The Financial Times of London reports that every mutual fund company is seeing people pull money out with all the market volatility. American Funds saw a 7% decline in assets during the last 90 days, while Vanguard has seen a 4% decline.
Why is this happening? People fear a loss twice as much as they enjoy a gain. It's part of being human. We're backwards creatures; when stocks roar along, people pour money into them. So we're always paying too much on the way up and getting too little on the way down.
No one can time the market. Rather, it's time in the market that matters. Clark has 3 rules of thumb to help you maximize your money over the years. First, avoid paying commission fees. Buy only no-load funds. Second, beware of 12b-1 fees. These are phony charges that won't be disclosed unless you read through the prospectus. They are a made-up fee designed to take money out of your pocket. Finally, make sure your management fees don't exceed 1% or more. Avoid those 3 gotchas and you'll have more money over time.

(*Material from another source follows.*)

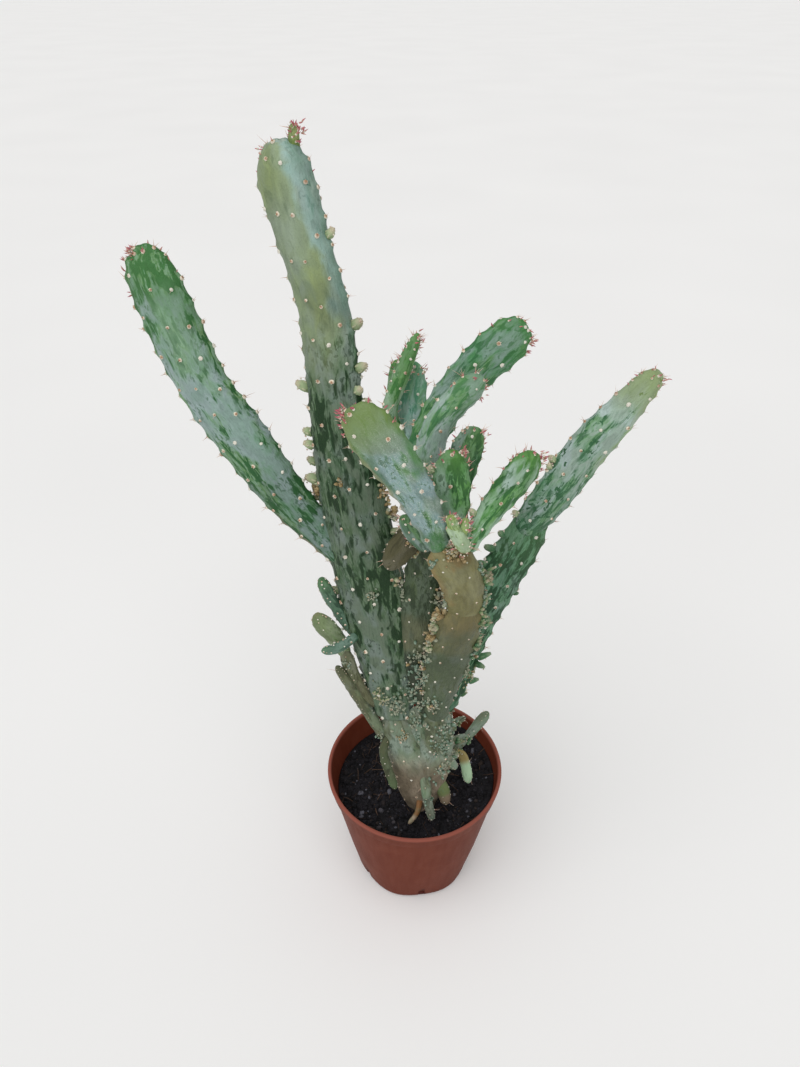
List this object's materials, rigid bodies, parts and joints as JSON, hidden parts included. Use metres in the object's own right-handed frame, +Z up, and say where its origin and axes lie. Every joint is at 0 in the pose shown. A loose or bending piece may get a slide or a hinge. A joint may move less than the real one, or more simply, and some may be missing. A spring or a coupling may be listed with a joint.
{
  "type": "potted paddle cactus",
  "caption": "Potted cactus of upright flat variegated stem segments with areoles, spines and side shoots, rooted in soil in a round tapered plastic nursery pot.",
  "frame": {"origin": "middle of the pot's underside, on the surface that it stands on", "axes": "+Z up along the pot's axis, -Y towards the plant's front, +X to the right seen from the front"},
  "size_m": [0.2315, 0.1118, 0.433],
  "materials": {
    "pot": "thin terracotta-red moulded plastic, slightly glossy, faintly scuffed",
    "soil": "dark crumbly peat soil with grey flecks",
    "cork": "matt corky tan-brown stem skin",
    "flesh_olive": "waxy olive and blue-green stem skin with darker streaks",
    "flesh_green": "waxy variegated green stem skin",
    "flesh_dark": "waxy dark green stem skin",
    "flesh_pale": "waxy pale blue-green stem skin with green streaks",
    "flesh_tan": "matt tan-olive ageing stem skin"
  },
  "bodies": {
    "root": {"pot": "pot", "soil": "soil", "trunk_base": "cork", "main_stem": "flesh_olive", "left_pad": "flesh_green", "right_pad_lower": "flesh_dark", "right_pad_upper": "flesh_pale", "front_pad_lower": "flesh_olive", "front_pad_upper": "flesh_tan", "back_stem": "flesh_dark", "centre_pad": "flesh_pale", "centre_small_pad": "flesh_dark", "bud_sprout": "flesh_green", "right_sprout": "flesh_green", "middle_pad": "flesh_green", "middle_pad_behind": "flesh_dark", "upper_pad_front": "flesh_pale", "upper_pad_back": "flesh_green", "pale_pad": "flesh_pale", "narrow_pad": "flesh_green", "brown_pad": "flesh_tan", "side_stalk": "cork", "side_pad": "flesh_olive", "side_shoot_upper": "flesh_green", "side_shoot_lower": "flesh_dark", "edge_shoot_up": "flesh_pale", "edge_shoot_down": "flesh_dark"}
  },
  "joints": []
}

Just don't try to figure out when to sell and when to buy. Keep buying every month through your 401(k) or other retirement plan. Time in is more important than timing. People are always asking Clark, "Is it time yet to get back in the market?" His standard reply is, "I never got out."
April 21, 2008
Members of Generation X don't think they'll ever be able to stop working, according to a survey from the BetterInvesting organization. Most adults age 27-42 have saved minimally at best for their retirement. In fact, 40% have saved almost nothing at all!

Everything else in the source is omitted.